O aumento do interesse pelo tema do homeschooling serve de exemplo para ilustrar essa dinâmica. Em 2019, o PL 2401/2019, que propõe a regulamentação da modalidade e é de autoria do Poder Executivo, foi a proposta de educação mais acompanhada no site da Câmara entre todas as 24.101 que estavam em tramitação até aquele momento.
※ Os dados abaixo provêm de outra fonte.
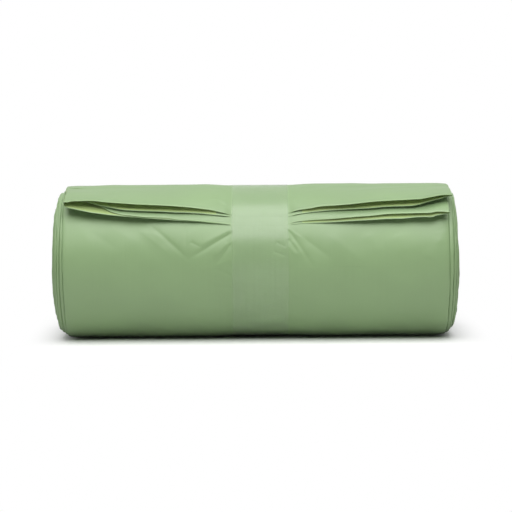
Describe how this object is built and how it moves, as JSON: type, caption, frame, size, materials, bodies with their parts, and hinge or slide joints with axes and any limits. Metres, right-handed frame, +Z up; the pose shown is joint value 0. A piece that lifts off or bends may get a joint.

O projeto não teve avanços significativos desde então, mas, ciente do interesse de seu eleitorado, o governo o anunciou como prioridade tanto no início do mandato, em 2019, quanto na mudança da presidência da Câmara, em 2021. Não por acaso, a Frente Parlamentar em Defesa do Homeschooling, criada também em 2019, atingiu o impressionante número de 233 signatários, superando, por exemplo, o tamanho da Frente Parlamentar Evangélica, que tem 196. O volume de projetos de lei que tratam sobre homeschooling também cresceu e hoje são oito só na Câmara, sendo que a metade deles foi protocolado nos últimos três anos.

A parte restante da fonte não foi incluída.